Figure 4A case study of novel, breast-specific peak 13741. (a) Browser shot showing expression for a breast cancer sample in the region downstream of ANKRD30A on chromosome 10. The first two tracks show the known genes and RNAs in this locus. The third track shows the peaks identified in this study, including three highly expressed peaks: novel 13741, lncRNA 13742 and novel 13743. The fourth track shows the raw 3SEQ reads (transcript abundance levels) on the forward strand (blue) and reverse strand (red). The final tracks show the longest transcripts that overlap peak 13742, a Scripture-assembled transcript produced using normal breast RNAseq reads from the Illumina BodyMap data set and GENCODE lncRNA ENSG00000235687. (b) Zoom-in browser shot of peak 13741 on chromosome 10 shows the location of the RNA in situ hybridization probe (top track) as well as the raw sequence reads for one breast cancer sample (bottom track).
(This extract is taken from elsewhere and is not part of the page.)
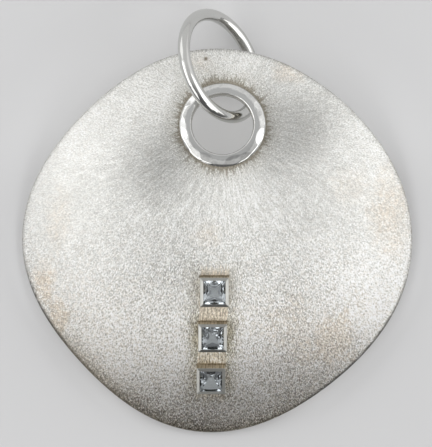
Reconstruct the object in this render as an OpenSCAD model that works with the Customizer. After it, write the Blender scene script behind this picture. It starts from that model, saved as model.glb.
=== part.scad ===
// Domed silver pendant: a wavy round sheet with a hammered collar round its hole,
// three square stones in bezels soldered in a row, and a loose jump ring.
// It lies on its rim on a flat surface, hollow side down, with the ring leaning
// through the hole. +Z is up, +Y runs from the stones towards the ring.

/* [Sheet] */
// Mean radius of the outline
disc_r = 24.7; // [22:0.05:28]
// Thickness of the sheet
sheet_t = 1.1; // [0.9:0.05:1.3]
// Height of the dome's highest point over the surface that the rim rests on
apex_z = 10.3; // [10.1:0.05:10.8]
// Highest point, up the pendant from the middle of the outline
apex_y = -0.2; // [-2:0.1:0]
// Fall of the dome to the left and right, per square millimetre
bow_x = 0.0145; // [0.012:0.0001:0.015]
// Fall of the dome up and down the pendant, per square millimetre
bow_y = 0.0105; // [0.01:0.0001:0.0115]
// How much more the lower half falls than the upper, per cubic millimetre
skew = 0.00019; // [0.00015:0.00001:0.0002]

/* [Collar] */
// Radius of the hole
hole_r = 3.98; // [3.95:0.01:4.05]
// Width of the hammered collar
collar_w = 1.62; // [1.5:0.01:1.8]
// Thickness of the collar
collar_t = 1.6; // [1.55:0.01:1.65]
// Height of the collar's inner edge over the sheet
collar_proud = 0.45; // [0.42:0.01:0.48]
// Fall of the collar's rounded face from its inner edge to its outer one
face_drop = 0.3; // [0:0.05:0.3]
// Centre of the hole, from the middle of the outline
hole_pos = [0.64, 14.94];

/* [Settings and stones] */
// Outer width of a bezel
bezel_w = 3.75; // [3.7:0.05:3.9]
// Outer length of a bezel, along the row
bezel_l = 3.85; // [3.8:0.05:4]
// Height of a bezel over the sheet
bezel_h = 1.15; // [1.1:0.05:1.3]
// Distance from one stone to the next, along the sheet
stone_pitch = 5.95; // [5.8:0.05:6.2]
// Centre of the first stone, from the middle of the outline
stone_pos = [-0.4, -6.6];
// Sideways lean of the row
row_lean = 2.3; // [0:0.1:4]
// Width of a stone at its girdle
stone_w = 3.05; // [3:0.01:3.08]
// Length of a stone at its girdle
stone_l = 3.3; // [3.25:0.01:3.33]

/* [Jump ring] */
// Radius of the ring's wire
wire_r = 0.8; // [0.7:0.01:0.82]
// Radius of the ring, to the middle of its wire
ring_r = 6.98; // [6.9:0.01:7.05]
// Lean of the ring away from lying flat
ring_tilt = 53.6; // [53:0.1:54]
// Compass direction that the ring's upper face leans to
ring_turn = 21.9; // [21:0.1:23]
// Centre of the ring, from the middle of the outline
ring_pos = [0.3, 22.6];

/* [Hidden] */
$fn = 96;

// The outline is a circle with a few waves: [waves round the disc, height, angle of a crest]
outline_waves = [
  [1, 0.05, 0],
  [2, 0.28, 20],
  [3, 0.11, 78],
  [4, 0.59, -8],
  [5, 0.12, -160],
];
function wave_sum(a) = [for (w = outline_waves) w[1] * cos(w[0] * a - w[2])];
function outline_r(a) = disc_r + wave_sum(a) * [for (w = outline_waves) 1];
function polar(r, a) = [r * cos(a), r * sin(a)];
function outline(a) = polar(outline_r(a), a);

// Soft hammered swells and hollows of the sheet: [x, y, reach, height]
swells = [
  [14.0, 14.0, 6.0, 0.18],
  [-14.0, 7.0, 6.0, 0.12],
  [20.0, 6.0, 6.0, -0.12],
  [0.0, -7.0, 6.0, -0.08],
];
function swell(p, s) = s[3] * exp(-pow(norm(p - [s[0], s[1]]) / s[2], 2));
function swell_sum(p) = [for (s = swells) swell(p, s)] * [for (s = swells) 1];

// Height of the sheet's upper face over the table, which flattens out into a seat
// round the collar
seat_reach = 8.5;
collar_tilt = 12;
function dome(p) =
  let (d = p.y - apex_y)
  apex_z - bow_x * p.x * p.x - bow_y * d * d + skew * d * d * d + swell_sum(p);
hole_z = dome(hole_pos);
function seat(p) = hole_z - tan(collar_tilt) * (p.y - hole_pos.y);
function sheet_z(p) =
  let (flat = exp(-pow(norm(p - hole_pos) / seat_reach, 2)))
  flat * seat(p) + (1 - flat) * dome(p);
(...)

This peak illustrates the shape of a typical 3SEQ peak from a high-expressing transcript. (c) ER staining on an ER+ breast cancer (top left) and an ER-breast cancer (top right). RNA in situ hybridization for peak 13741 performed on the same ER+ breast cancer specimen (bottom left) and same ER- breast cancer (bottom right). Specimens were matched but ER and 13741 stains used different tissue slices. All images are at 400× magnification. 3SEQ, 3'-end sequencing for expression quantification; chr10, chromosome 10; ER, estrogen receptor; lncRNA, long non-coding RNA.
Novel, breast-specific peak 13741 is associated with estrogen-receptor-positive and progesterone-receptor-positive cells and Grade 1 breast cancer
| ER+ | ER- | PR+ | PR- | Grade 1 | Grade 3 | |
|---|---|---|---|---|---|---|
| ( | ( | ( | ( | ( | ( | |
| 13741+ | 122 | 5 | 112 | 15 | 37 | 12 |
| 13741- | 24 | 28 | 17 | 35 | 5 | 29 |
RNA in situ hybridization results for analyses correlating the expression of peak 13741. Numbers of samples are reported. Each test was significant by the Kruskal-Wallis rank sum test. +, staining in >30% of cells; -, staining in <10% of cells; ER, estrogen receptor; PR, progesterone receptor.